Inhale, exhale, I repeat in my head. My blood is pumping so loud in my ears as if to the beat of a rock metal drummer.
“Please pass me a diaper.” I repeat for the third time.
“No!” shouts my four-year-old trantrumess, who is playing with her dolls right next to the diapers.
I am six feet away from them. On the floor in front of me is her younger sister whose bare bum is watching me. I know from experience I can’t leave my two-year-old bare as there will be a mess everywhere. I curse myself for not checking if there were diapers next to the wipes. The unopened pack is sitting across the room.

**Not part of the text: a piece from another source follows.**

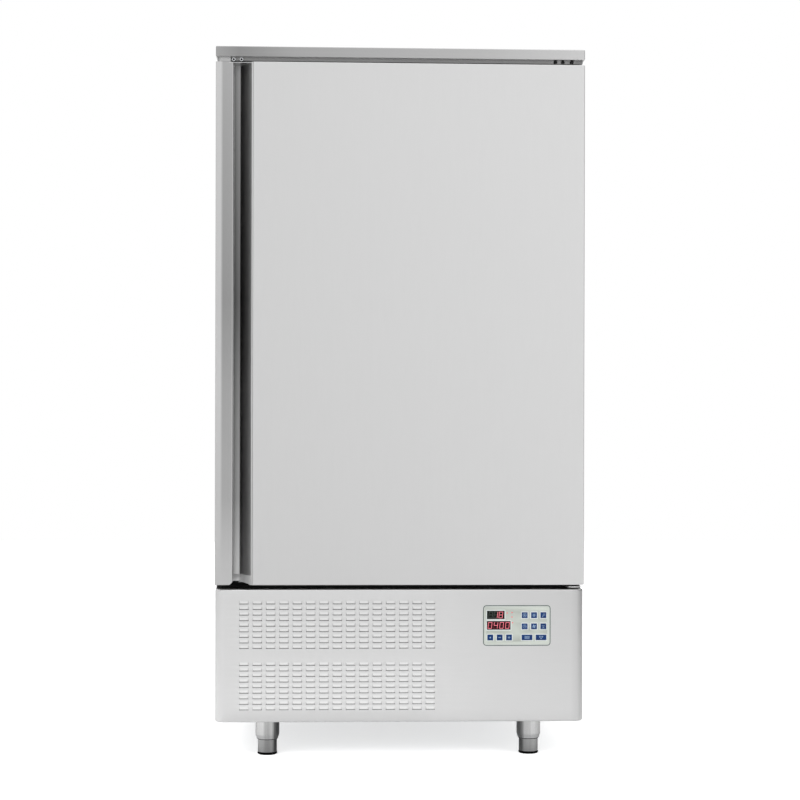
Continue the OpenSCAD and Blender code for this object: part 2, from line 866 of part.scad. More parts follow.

Again, I breathe in and out trying to calm my tired and frazzled nerves. Then I am clear. She is four not 34 years old. She is my first child however; it’s not up to her to do mommy tasks. For as long as I can remember I always took care of my younger sister. Now that I think of it, I never was asked to take care of my sister. When our mom was sick I just had to be a mini-mom by making dinners, tucking her into bed and being the shoulder to lean on. I was never asked, it was expected. As an adult, I love helping her in any way I can. It is because I love her. And now, I am doing the same thing to my oldest.
In many ways, because of what I went through growing up, I never had a chance to be a kid. With a more cleared exhalation, I take my chances of a mess and crawl over to the fresh pack of diapers. I peck a kiss on top of my defiant daughter’s head. I make it back in time to wrap up my toddler’s tushie. She stands up and off she goes.
Observing both of my daughters doing kid stuff, I resolve in my heart that I will no longer expect too much from them. They will grow up too fast regardless. Every child deserves a full and happy childhood. That will be a constant gift to my children.